There is some discussion of the migration of the steppe nomads being due to some extent to climate issues.

Sorry that this is the best citation I can find:

https://www.vox.com/the-big-idea/2017/10/30/16568716/six-way...

"Tree rings suggest that a megadrought in the middle of the fourth century might have made these nomads desperate for greener pastures. As they migrated West, they terrified the highly developed kingdoms, such as those of the Goths, that had long existed along Rome’s frontier. Partly because of this climate-caused upheaval, the Goths challenged Rome’s frontiers as never before.

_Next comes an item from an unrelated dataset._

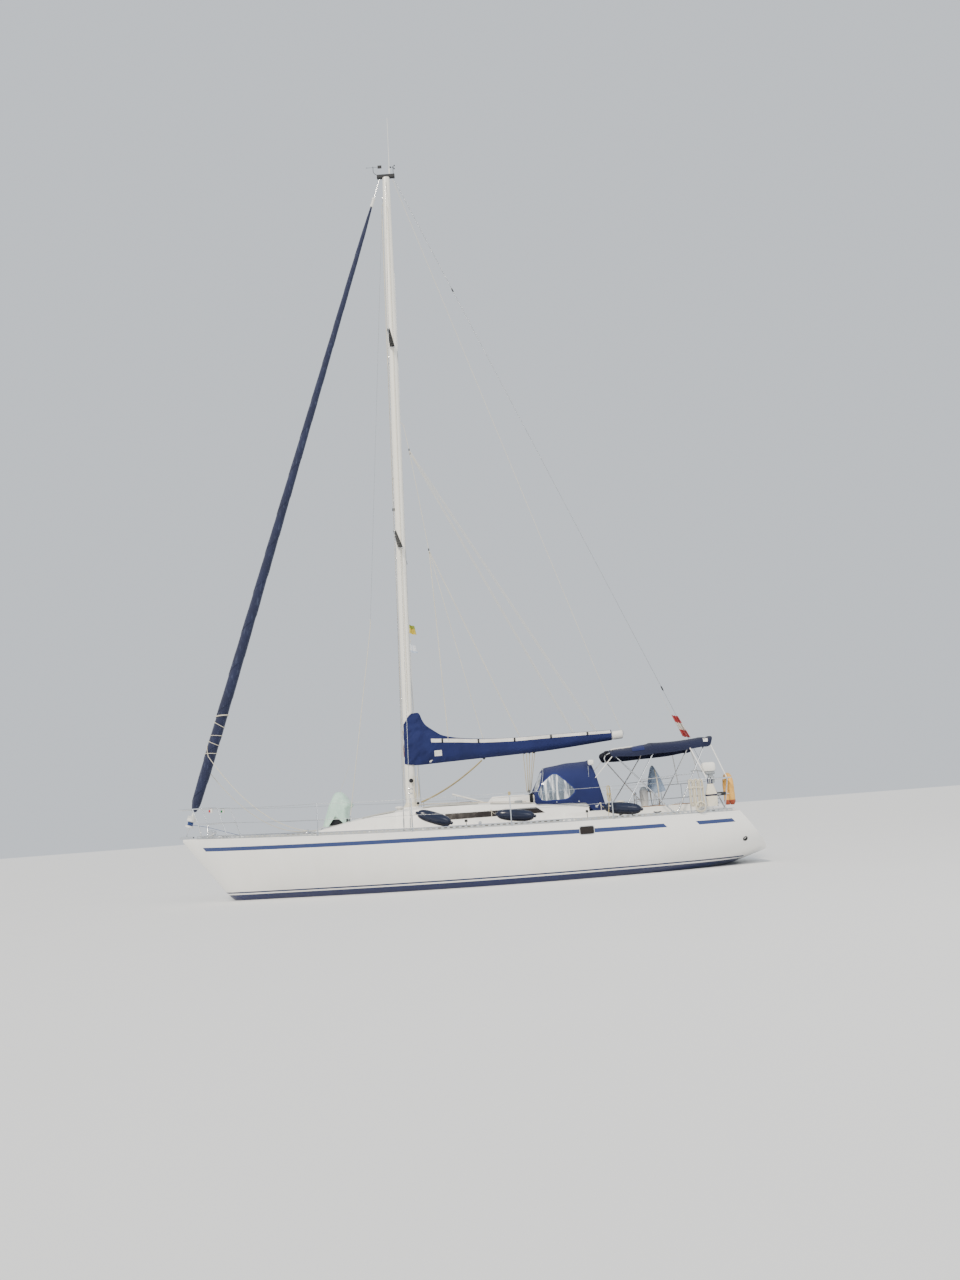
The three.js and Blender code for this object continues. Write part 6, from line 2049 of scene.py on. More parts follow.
# Across the strip: share of its width from the low edge, and how far it stands off the canvas
STRIPE_SECTION = [(0, 0.0005), (0.04, 0.005), (0.35, 0.006), (0.7, 0.006), (0.96, 0.005), (1, 0.0005)]


def lap(t):
    """A smooth step from 0 to 1."""
    t = min(1, max(0, t))
    return t * t * (3 - 2 * t)


def cover_profile(share):
    """Half width of the cover over its full half width, from the lacing below the boom up to its top edge."""
    return min(1, 0.22 + 0.78 * (1 - (1 - min(1, share / 0.42)) ** 2.4))


def creases(x, z, side):
    """How far the cloth stands in or out: hard creases by the mast, long shallow ones over the boom."""
    near = lap((x - 0.45) / 0.7)
    hard = noise.noise(Vector((x * 9 + z * 7, z * 3.4 - x * 1.6, side * 7)))
    fine = noise.noise(Vector((x * 22 + z * 15, z * 8 - x * 4, side * 3 + 9)))
    long = noise.noise(Vector((x * 2.6 - z * 3.4, z * 7 + x * 0.6, side * 5 + 4)))
    hang = noise.noise(Vector((x * 9, z * 1.6, side * 4 + 20)))
    between_clips = math.sin(math.pi * (x - CLIP_XS[0]) / (CLIP_XS[0] - CLIP_XS[1])) ** 2
    pull = math.sin(24 * z + 9 * x + 5 * hard + 2 * side)
    over_mast = 0.026 * hard + 0.009 * fine + 0.013 * pull * lap((x - 1.0) / 0.5)
    over_boom = 0.006 * long + 0.005 * hang + 0.002 * fine + 0.003 * between_clips
    return between(over_boom, over_mast, near)


def on_cover(x, share, side, out=0.0, nose=0.0):
    """A point of the cover, by x, share of its height, side, distance off it and angle round the mast."""
    low, top, half, narrow = (column(COVER, number, x) for number in (2, 1, 3, 4))
    z = between(low, top, share)
    around_mast = lap((x - 1.30) / 0.28)
    body = between(cover_profile(share), 1 - 0.12 * (1 - lap(share / 0.06)), around_mast)
    y = between(half * body, narrow, lap((share - 0.62) / 0.38)) + creases(x, z, side) + out
    if not nose:
        return Vector((x, side * y, z))
    ahead = MAST["long"] + 0.014 + 0.3 * abs(creases(x, z, side)) + out
    return Vector((mast_x(z) + ahead * math.sin(nose), side * y * math.cos(nose), z))


def panel(points, shape=None):
    """A sheet through a grid of points."""
    return (shape or Shape()).loft(points, closed=False)


class AddSailCover(bpy.types.Operator):
    """Adds the mainsail cover: one piece of cloth laced round the mast and along the boom."""

    bl_idname = "sloop.sail_cover"
    bl_label = "Mainsail cover"

    def execute(self, context):
        shares = spaced(34, 0, 1)
        cover, self.edges = Shape(), []
        mast_middle = mast_x(3.0)
        for side in SIDES.values():
            rings = [[on_cover(x, share, side) for share in shares]
                     for x in spaced(170, COVER_AFT, mast_middle)]
            for nose in spaced(7, 0, COVER_EDGE)[1:]:
                ahead = mast_middle + 0.11 * math.sin(nose)
                rings.append([on_cover(ahead, share, side, nose=nose) for share in shares])
            panel(rings, cover)
            self.edges.append(rings[-1])
        lid, keel = [], []
        for x in spaced(150, COVER_AFT, 1.58):
            port, starboard = on_cover(x, 1, 1), on_cover(x, 1, -1)
            arch = [port.lerp(starboard, t) + Vector((0, 0, 0.03 * t * (1 - t) * lap((1.5 - x) / 0.4)))
                    for t in spaced(9, 0, 1)]
            lid.append(arch)
            keel.append([on_cover(x, 0, 1), on_cover(x, 0, -1)])
        panel(lid, cover)
        panel(keel, cover)
        cloth = cover.piece("sail_cover", "navy_canvas", body=None, sharp=80)
        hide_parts("boom_cover", "mast_cover")
        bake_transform(cloth)
        strips = self.add_strips()
        lacing = self.add_lacing()
        return {"FINISHED"}

    def add_strips(self):
        """The pale strip that carries the lazy jacks' clips on each side, the seams, and a plain patch."""
        tape, seams, clips = Shape(), Shape(), Shape()
        fore, aft = COVER_STRIPE[0][0], COVER_STRIPE[-1][0]

        def share_at(x, z):
            low, top = column(COVER, 2, x), column(COVER, 1, x)
            return min(0.998, (z - low) / (top - low))

        for side in SIDES.values():
            rows = []
            for x in spaced(130, fore, aft):
                top, wide = column(COVER_STRIPE, 1, x), column(COVER_STRIPE, 2, x)
                rows.append([on_cover(x, share_at(x, top - wide * (1 - t)), side, out)
                             for t, out in STRIPE_SECTION])
            panel(rows, tape)
            for x in CLIP_XS:
                top, wide = column(COVER_STRIPE, 1, x), column(COVER_STRIPE, 2, x)
                at = on_cover(x, share_at(x, top - wide / 2), side, 0.010)
                reach = wide / 2 + 0.004
                clips.block((at.x - 0.019, at.y - 0.012, at.z - reach),
                            (at.x + 0.019, at.y + 0.012, at.z + reach), 0.008)
            for x in SEAM_XS:
                seam = [[on_cover(x + h, share, side, 0.0022) for share in spaced(30, 0.05, 0.80)]
                        for h in (-0.014, 0.014)]
                panel(seam, seams)
        for edge in self.edges:
            seams.tube(edge, 0.0065, 8)
        patch = [[on_cover(x, share_at(x, z), 1, 0.0035) for z in spaced(7, 2.70, 2.82)]
                 for x in spaced(9, 1.165, 1.005)]
        panel(patch, tape)
        return [tape.piece("cover_strips", "tape_canvas", body="boom"),
                seams.piece("cover_seams", "navy_canvas", body="boom"),
                clips.piece("cover_clips", "black_plastic", body="boom")]

    def add_lacing(self):
        """A line laced in zigzag across the front of the mast, between the cover's two edges."""
        line = Shape()
        path = []
        count, inset = 17, 3
        for i in range(count - 2 * inset):
            for edge, share in ((self.edges[i % 2], 0.0), (None, 0.5)):
                number = (i + inset + share) * (len(self.edges[0]) - 1) / (count - 1)
                if edge:
                    path.append(edge[round(number)] + Vector((0.008, 0, 0)))
                else:
                    z = self.edges[0][round(number)].z
                    path.append(Vector((mast_x(z) + MAST["long"] + 0.010, 0, z)))
        line.tube(smooth_path(path, 4), 0.006, 8)
        return line.piece("cover_lacing", "maroon_rope")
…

Rome’s Western territories ended up being carved up and reconfigured as Germanic kingdoms."

The Roman Climatic Optimum is the name of a warm period from roughly 250 BC to AD 400. It wouldn't be a stretch to hypothesize that the fading of that warm period may also have had effects on the steppes, leading to the migrations.

The Visigoths may have been fleeing the Huns, but why were the Huns on the move in the first place?

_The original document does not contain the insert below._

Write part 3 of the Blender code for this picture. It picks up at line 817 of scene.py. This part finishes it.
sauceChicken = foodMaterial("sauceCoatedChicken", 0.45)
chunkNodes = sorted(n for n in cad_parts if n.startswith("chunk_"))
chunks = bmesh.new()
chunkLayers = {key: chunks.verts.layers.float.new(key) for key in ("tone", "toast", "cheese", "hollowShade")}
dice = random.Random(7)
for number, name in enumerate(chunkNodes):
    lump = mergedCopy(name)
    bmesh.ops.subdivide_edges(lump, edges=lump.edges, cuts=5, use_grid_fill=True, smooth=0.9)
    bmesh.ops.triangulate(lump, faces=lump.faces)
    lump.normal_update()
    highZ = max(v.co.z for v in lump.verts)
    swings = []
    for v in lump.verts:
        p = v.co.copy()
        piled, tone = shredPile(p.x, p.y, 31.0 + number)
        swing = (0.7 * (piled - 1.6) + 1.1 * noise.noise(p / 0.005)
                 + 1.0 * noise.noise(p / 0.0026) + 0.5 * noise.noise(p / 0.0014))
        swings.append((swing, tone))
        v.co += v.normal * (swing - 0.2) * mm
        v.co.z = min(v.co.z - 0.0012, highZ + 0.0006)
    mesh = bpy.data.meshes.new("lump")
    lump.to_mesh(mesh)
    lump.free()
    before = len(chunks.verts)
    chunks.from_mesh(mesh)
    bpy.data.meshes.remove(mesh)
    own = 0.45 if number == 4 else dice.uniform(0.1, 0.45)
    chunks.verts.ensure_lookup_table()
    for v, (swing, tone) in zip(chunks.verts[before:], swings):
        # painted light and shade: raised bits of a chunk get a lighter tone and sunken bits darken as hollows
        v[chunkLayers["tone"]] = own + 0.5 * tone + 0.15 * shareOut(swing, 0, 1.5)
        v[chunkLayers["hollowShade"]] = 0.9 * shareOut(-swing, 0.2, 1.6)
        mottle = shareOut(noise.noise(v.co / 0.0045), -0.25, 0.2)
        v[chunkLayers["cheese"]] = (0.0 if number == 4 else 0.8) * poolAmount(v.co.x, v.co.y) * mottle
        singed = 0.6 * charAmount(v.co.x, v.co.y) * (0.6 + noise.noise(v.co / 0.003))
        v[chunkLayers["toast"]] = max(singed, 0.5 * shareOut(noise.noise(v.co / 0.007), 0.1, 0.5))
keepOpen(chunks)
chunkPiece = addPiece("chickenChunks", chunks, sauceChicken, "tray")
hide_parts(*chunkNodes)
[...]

Droughts aren't really climate change, they are a normal part of the weather patterns in a climate zone. "Droughts becoming more severe or frequent" could be construed as climate change. Or it could just be mean reversion. Doubtless major climactic events have caused migrations. Desertification has many well attested examples.
There are remarkable parallels between the two, it could be argued. There is something of a myth of Chinese continuity which isn't really warranted at face value when you examine the history more closely. Likewise, there is another myth that one day there was a Roman Empire, and the next day Romulus Augustus was deposed and suddenly Europe was cloaked in darkness, and the legacy of Rome extinguished completely. Real events are considerably more muddy and don't necessarily conform nicely to narratives.

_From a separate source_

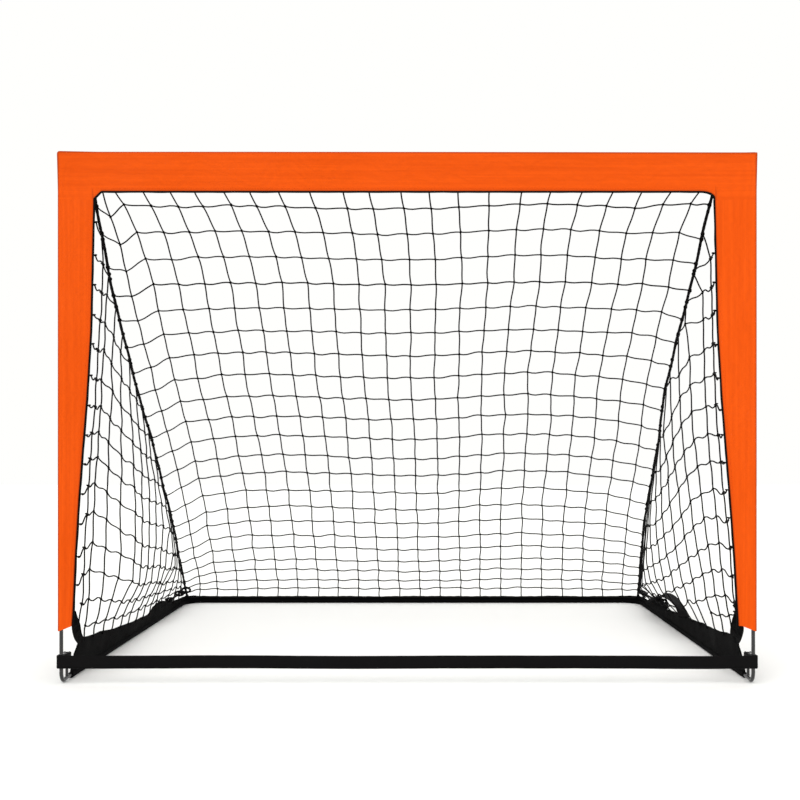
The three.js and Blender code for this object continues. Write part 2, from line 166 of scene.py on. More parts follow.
class Nodes:
    """Short calls for building one material's nodes."""

    def __init__(self, name):
        self.material = bpy.data.materials.new(name)
        self.material.use_nodes = True
        self.tree = self.material.node_tree
        self.shader = self.tree.nodes["Principled BSDF"]
        self.coords = self.new("ShaderNodeTexCoord").outputs["Object"]

    def new(self, kind, links=None, **settings):
        node = self.tree.nodes.new(kind)
        for key, value in settings.items():
            setattr(node, key, value)
        for key, value in (links or {}).items():
            if isinstance(value, bpy.types.NodeSocket):
                self.tree.links.new(value, node.inputs[key])
            else:
                node.inputs[key].default_value = value
        return node

    def scaled(self, scale):
        return self.new("ShaderNodeMapping", {
            "Vector": self.coords, "Scale": scale}).outputs["Vector"]

    def noise(self, scale, detail=4.0, vector=None, roughness=0.5):
        return self.new("ShaderNodeTexNoise", {
            "Vector": vector or self.coords, "Scale": scale, "Detail": detail,
            "Roughness": roughness}).outputs["Fac"]

    def wave(self, direction, period):
        return self.new("ShaderNodeTexWave", {
            "Vector": self.coords, "Scale": 0.314159 / period},
            bands_direction=direction).outputs["Fac"]

    def weave(self, period):
        """Threads both ways in every plane."""
        return self.math("ADD", self.math("ADD", self.wave("X", period), self.wave("Z", period)),
                         self.wave("Y", period))

    def math(self, operation, a, b):
        return self.new("ShaderNodeMath", {0: a, 1: b}, operation=operation).outputs[0]

    def ramp(self, fac, low, high, low_at=0.0, high_at=1.0):
        node = self.new("ShaderNodeMapRange", {
            "Value": fac, "From Min": low_at, "From Max": high_at,
            "To Min": low, "To Max": high})
        return node.outputs["Result"]

    def mix(self, fac, a, b):
        node = self.new("ShaderNodeMix", data_type="RGBA")
        for slot, value in ((0, fac), (6, a), (7, b)):
            if isinstance(value, bpy.types.NodeSocket):
                self.tree.links.new(value, node.inputs[slot])
            else:
                node.inputs[slot].default_value = value if slot == 0 else (*value, 1)
        return node.outputs[2]

    def attribute(self, name):
        return self.new("ShaderNodeAttribute", attribute_name=name).outputs["Fac"]

    def bump(self, height, distance, strength=1.0, under=None):
        links = {"Height": height, "Distance": distance, "Strength": strength}
        if under is not None:
            links["Normal"] = under
        return self.new("ShaderNodeBump", links).outputs["Normal"]

    def finish(self, colour, roughness, normal, **uniform):
        for key, value in (("Base Color", colour), ("Roughness", roughness), ("Normal", normal)):
            self.tree.links.new(value, self.shader.inputs[key])
        for key, value in uniform.items():
            self.shader.inputs[key.replace("_", " ")].default_value = value
        return self.material


def orange_cloth(name, streaks):
    """Coated oxford weave; streaks run along the cloth's long way."""
    n = Nodes(name)
    weave = n.weave(0.0011)
    threads = n.noise(1.0, 3.0, n.scaled(streaks), 0.6)
    clouds = n.noise(7.0, 5.0)
    colour = n.mix(n.ramp(threads, 0, 1, 0.3, 0.7), (0.690, 0.074, 0.0016), (0.800, 0.092, 0.0028))
    colour = n.mix(n.ramp(clouds, 0, 0.35, 0.35, 0.75), colour, (0.67, 0.070, 0.0016))
    colour = n.mix(n.ramp(weave, 0.16, 0, 0.6, 2.2), colour, (0.42, 0.040, 0.0015))
    # painted shade: darker orange where the cover's shade values are high, along its edges and
    # stitch line
    colour = n.mix(n.attribute("shade"), colour, (0.30, 0.034, 0.004))
    rough = n.ramp(clouds, 0.52, 0.72, 0.3, 0.7)
    relief = n.bump(threads, 0.0006, 0.5, n.bump(clouds, 0.0015, 0.5))
    return n.finish(colour, rough, n.bump(weave, 0.00022, 0.7, relief),
                    Specular_IOR_Level=0.06, Sheen_Weight=0.01, Sheen_Roughness=0.4)


def black_cloth(name, base=0.0017):
    n = Nodes(name)
    weave = n.weave(0.0013)
    clouds = n.noise(14.0, 6.0)
    dust = n.noise(55.0, 5.0, roughness=0.7)
    colour = n.mix(n.ramp(clouds, 0, 1, 0.3, 0.7), (base, base * 0.95, base * 1.05),
                   (base * 1.9, base * 1.8, base * 1.95))
    colour = n.mix(n.ramp(dust, 0, 0.2, 0.6, 0.85), colour, (0.010, 0.0095, 0.009))
    colour = n.mix(n.ramp(weave, 0.3, 0, 0.6, 2.2), colour, (0.0012, 0.0012, 0.0012))
    relief = n.bump(clouds, 0.002, 0.6)
    return n.finish(colour, n.ramp(clouds, 0.66, 0.86, 0.3, 0.7),
                    n.bump(weave, 0.0003, 0.8, relief),
                    Specular_IOR_Level=0.035, Sheen_Weight=0.002, Sheen_Roughness=0.35)


def black_webbing(name, along):
    """Ribbed webbing: ribs across its long way and a herringbone in them."""
    n = Nodes(name)
    ribs = n.wave(along, 0.0017)
    cross = n.wave("DIAGONAL", 0.0012)
    weave = n.math("ADD", ribs, n.math("MULTIPLY", cross, 0.6))
    fluff = n.noise(120.0, 4.0)
    clouds = n.noise(11.0, 4.0)
    colour = n.mix(n.ramp(weave, 0, 1, 0.3, 1.5), (0.0018, 0.0017, 0.0018),
                   (0.0062, 0.0056, 0.0060))
    colour = n.mix(n.ramp(fluff, 0, 0.25, 0.6, 0.8), colour, (0.016, 0.015, 0.014))
    colour = n.mix(n.attribute("shade"), colour, (0.0015, 0.0015, 0.0015))
    return n.finish(colour, n.ramp(clouds, 0.62, 0.82, 0.3, 0.7),
                    n.bump(weave, 0.0004, 0.8), Specular_IOR_Level=0.06,
                    Sheen_Weight=0.006, Sheen_Roughness=0.4)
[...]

The Tang dynasty, like the Roman Empire, splintered in internal divisions and revolts, leaving behind a rump state that preserved elements of the previous structure, as well as a plethora of semi-"barbarian" successor states controlling portions of the former extents that had their own synergies of "Chinese" and non-Han properties, which one can squint at and see similar reflections of in the Germanic Roman successor states and the Eastern/Byzantine Empire. When Genghis rode into the gates of Zhongdu (Beijing), he had driven out the Jin, who were originally Jurchens from Manchuria, who had in turn displaced the Liao dynasty, who where originally Khitans from Mongolia, who had in their turn taken over when the Tang dynasty fell to pieces. Then his grandson completed the conquest and wiped out the Song dynasty that had remained in control of the southern portion of the old empire. Imagine Charlemagne being coronated Holy Roman Emperor in Rome, and then rather than his grandsons dividing his empire between them in civil war, one had proved powerful enough to maintain control, and then turned and captured Byzantium and the rest of the former Eastern Empire.